First, Cuauhquechollan had formed part of the territory of the Olmeca Xicalancas who took over Cholollan in the Late Classic period and who are thought to have worshiped an early form of Quetzalcoatl. Second, although the Tolteca Chichimecas worshiped Tezcatlipoca, they were invited by the oracle of Quetzalcoatl to relocate to Cholollan. The Cuauhquecholtecas are not mentioned as one of those, but they surely would have participated in such rituals.
In fact, the archaeological evidence seems to support the claims made in the Histoire du mechique that Cuauhquechollan had been an important civil-religious center at that time. Lastly, after the fall of Tollan, the man-god, Xelhua, led the Nonoalca Chichimecas to their new homeland in Tehuacan, carrying with them the ritual paraphernalia of Quetzalcoatl, and founding Cuauhquechollan along the way. Tezcatlipoca was the god in whom was exhibited "both omnipotence and caprice, the most dangerous of all combinations".
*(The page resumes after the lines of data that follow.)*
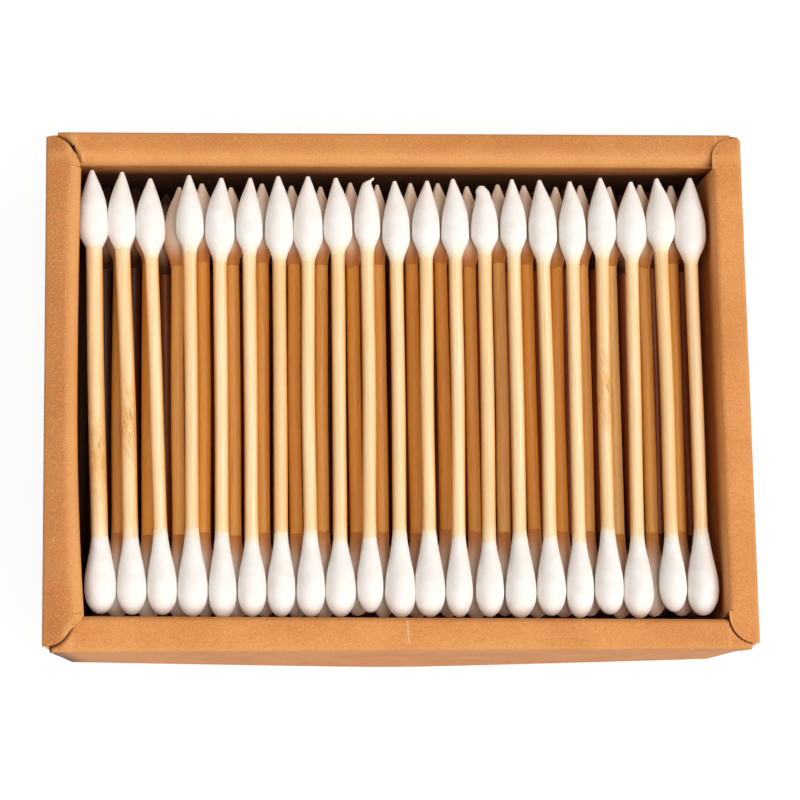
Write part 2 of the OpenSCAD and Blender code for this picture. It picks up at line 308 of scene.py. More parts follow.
def kraft_board():
    f = Finish("kraft_board")
    cloud = f.noise(f.place, 0.1, detail=3)
    mottle = f.noise(f.place, 0.9, detail=3, roughness=0.6)
    grain = f.noise(f.place, 4.2, detail=4, roughness=0.75)
    base = f.blend(f.between(cloud, 0.32, 0.68), KRAFT_DEEP, KRAFT)
    # painted shade: the left and back rims are darkened, as they turn away from the light
    base = f.blend(f.between(f.axes[0], *SIDE_SHADE_FROM_X) * LEFT_SIDE_SHADE, base, KRAFT_SIDE_SHADE)
    base = f.blend(f.between(f.axes[1], *SIDE_SHADE_FROM_Y) * BACK_SIDE_SHADE, base, KRAFT_SIDE_SHADE)
    base = f.blend(f.between(mottle, 0.5, 0.72) * 0.35, base, KRAFT_SPECK)
    base = f.blend(f.between(grain, 0.5, 0.7) * 0.65, base, KRAFT_PALE)
    base = f.blend(f.between(grain, 0.48, 0.3) * 0.6, base, FIBRE_DARK)
    fibres = board_fleck(f, 0.25, 0.66, 0.76)
    base = f.blend(fibres * 0.25, base, FIBRE_DARK)
    base = f.blend(board_fleck(f, 1.3, 0.64, 0.74) * 0.25, base, KRAFT_PALE)
    base = f.blend(board_fleck(f, 2.3, 0.66, 0.76) * 0.25, base, KRAFT_SPECK)
    dots = f.node("TexVoronoi", {}, {"Vector": f.place, "Scale": 1.1}, out="Distance")
    base = f.blend(f.between(dots, 0.18, 0.08) * 0.25, base, KRAFT_SPECK)
    # paler along the folds, partly fold wear and partly painted highlight, and painted light on the right
    # inner panel
    base = f.blend(f.mark("crease_and_highlight") * 0.4, base, KRAFT_PALE)
    # painted shade: dark deep inside, beside the rounded rim ends, at the hole and between layers
    base = f.blend(f.mark("painted_shade"), base, PAINTED_SHADE_DARK)
    for x, y, radius in RIM_SPECKS:
        base = f.blend(f.spot(x, y, radius) * 0.6, base, FIBRE_DARK)
    # a pale crease runs across the front rim in a shallow curve
    along = f.axes[1] * RIM_CREASE_SLANT + f.noise(f.place, 0.5) * 0.5
    off = f.axes[0] + along - RIM_CREASE_X - RIM_CREASE_SHIFT
    away = f.node("Math", {"operation": "ABSOLUTE"}, {0: off})
    on_rim = f.between(f.axes[1], RIM_CREASE_Y[0] + 0.6, RIM_CREASE_Y[0]) * f.between(
        f.axes[1], RIM_CREASE_Y[1], RIM_CREASE_Y[1] + 0.6)
    scuff = f.between(away, 0.22, 0.05) * on_rim
    base = f.blend(scuff * 0.35, base, KRAFT_SCUFF)
    height = grain * 0.6 + mottle * 0.5 + fibres * 0.3 - scuff * 0.6
    normal = f.bump(height, 0.55, 0.14)
    return f.done(
        Base_Color=base, Roughness=0.6 + grain * 0.2, Normal=normal, Specular_IOR_Level=0.5)


def kraft_cut_edge():
    f = Finish("kraft_cut_edge")
    layers = f.noise(f.stretched((1.2, 1.2, 9.0)), 1.0, detail=2)
    grain = f.noise(f.place, 4.0, detail=3, roughness=0.7)
    base = f.blend(f.between(layers, 0.35, 0.65), CUT_EDGE, KRAFT_PALE)
    base = f.blend(f.between(grain, 0.5, 0.3) * 0.4, base, FIBRE_DARK)
    # painted shade on the cut edges in the same dark places
    base = f.blend(f.mark("painted_shade"), base, PAINTED_SHADE_DARK)
    normal = f.bump(layers * 0.6 + grain * 0.6, 0.5, 0.15)
    return f.done(
        Base_Color=base, Roughness=0.86 + grain * 0.1, Normal=normal, Specular_IOR_Level=0.2)


def wound_cotton():
    f = Finish("wound_cotton")
    lumps = f.noise(f.place, 0.4, detail=3)
    wraps = f.noise(f.stretched((0.5, 5.0, 0.5), (0.35, 0, 0.25)), 1.0, detail=3, roughness=0.6)
    fluff = f.noise(f.place, 5.0, detail=4, roughness=0.7)
    thin = f.mark("thin")
    base = f.blend(f.between(lumps, 0.35, 0.65), COTTON_SHADE, COTTON)
    base = f.blend(f.between(wraps, 0.42, 0.3) * 0.3, base, COTTON_SHADE)
    base = f.blend(thin * (0.55 + 0.7 * wraps), base, COTTON_THIN)
    # painted shade: the lower rows' cotton is warmer and darker, and the deepest rows darkest towards the
    # left
    low = f.blend(thin, COTTON_LOW_SHADE, COTTON_LOW_SHADE_THIN)
    base = f.blend(f.between(f.axes[2], *TOP_LEVEL), base, low)
    deep = f.blend(f.between(f.axes[0], *DARK_SIDE), COTTON_DEEP_SHADE, PAINTED_SHADE_DARK)
    base = f.blend(f.between(f.axes[2], *DEEP_LEVEL), base, deep)
    normal = f.bump(wraps * 0.6 + fluff * 0.5 + lumps * 0.4, 0.3, 0.2)
    return f.done(
        Base_Color=base, Roughness=0.93 - fluff * 0.08, Normal=normal, Specular_IOR_Level=0.15,
        Sheen_Weight=0.15, Sheen_Roughness=0.5)


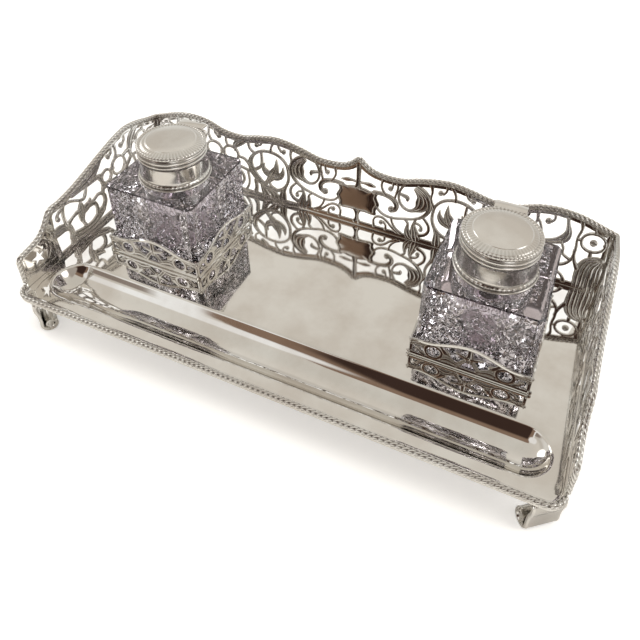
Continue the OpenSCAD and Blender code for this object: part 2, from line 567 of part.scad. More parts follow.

Upon the arrival of the Spaniards, the Fifth Sun had not been destroyed or, at least, not in the expected manner, and the contradiction between Quetzalcoatl and Tezcatlipoca had not been resolved. But, for all three city-states, Cuauhquechollan still figured prominently in the dialectic of legitimation of their political boundaries and authority, if not legitimacy, both past and present.